When Kononova was nineteen she was chosen to travel from her home in Kyiv Oblast to represent her country at the paralympics in Canada. She was part of a Ukrainian team who had been fourth at the last paralympics and who hoped to better their position. Kononova won a gold medal for Ukraine in the standing biathlon at the Paralympic games in Vancouver in 2010. She competed at the games as the reigning world champion. Kononova won the best debut at the games adding to the nineteen medals that Ukraine took in Vancouver.

She won three gold medals and a silver medal at the 2010 Paralympics and became the 2010 Ukrainian sports personality of the year. She won significant prize money from the Ukrainian government and was credited with assisting in changing the Ukrainian's attitudes to disability in general.

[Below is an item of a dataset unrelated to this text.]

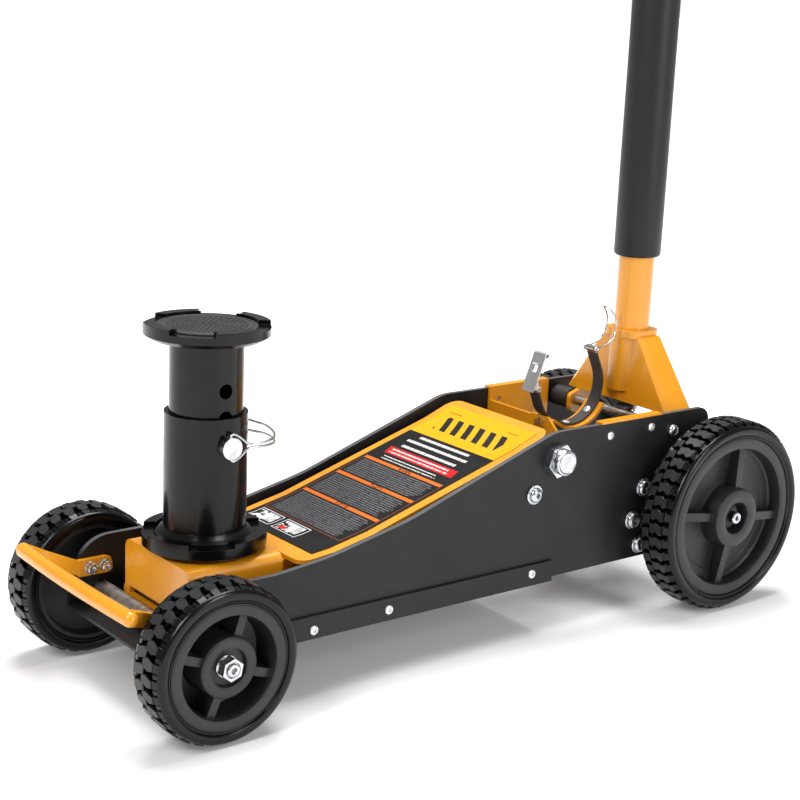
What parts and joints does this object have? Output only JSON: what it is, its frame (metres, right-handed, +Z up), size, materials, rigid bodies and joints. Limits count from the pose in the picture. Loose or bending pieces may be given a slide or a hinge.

Kononova competed at the IPC Nordic Biathlon World Cup in Vuokatti in Finland in 2014. On the final day of the World Cup she was the only non-Russian to claim a gold medal. She was in the Ukrainian biathlon team at the Sochi 2014 Paralympic Winter Games.

She won the gold medal in the women's 6 km standing biathlon event at the 2021 World Para Snow Sports Championships held in Lillehammer, Norway. She also won the bronze medal in the women's 10 km standing biathlon event.